A disclosure on the Hong Kong stock exchange revealed Thursday that Google Inc. (NASDAQ: GOOG) may acquire a 5.94% stake in China’s Lenovo Group for $750 million. But if Google wants out of hardware business, how long with it keep that stake?
The filing was made just after Google announced that it had agreed to sell the Motorola brand to Lenovo for $2.91 billion in a cash and stock deal. Google will acquire 618.3 million Lenovo shares at $1.213 per share if Lenovo’s agreement to purchase Motorola goes through.

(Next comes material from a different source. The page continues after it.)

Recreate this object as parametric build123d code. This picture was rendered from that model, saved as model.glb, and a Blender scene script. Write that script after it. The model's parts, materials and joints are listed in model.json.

Google reportedly has wanted to sell Motorola for some time, because the handset brand has not lived up to its purchase price. However, it will keep most of the handset maker’s patents in the Lenovo deal. And it could hold on to the stake in Lenovo as a hedge, in the case the Lenovo smartphone business captures market share the way its PC business has done.
Buying Motorola does help Lenovo build out its cell phone business. Rumors suggested that it had made a bid for BlackBerry Ltd. (NASDAQ: BBRY) back in October but was turned away. Lenovo may have found a way in to the business, but it has a long way to go to catch up to the top-tier players, Apple Inc. (NASDAQ: AAPL) and Samsung Electronics. And investors are not impressed with the recent deal making. Lenovo shares in Hong Kong have been crushed since the New Year holiday.
Shares of Google were up fractionally in premarket trading Friday, at $1,164.00 in a 52-week range of $761.26 to $1,186.54.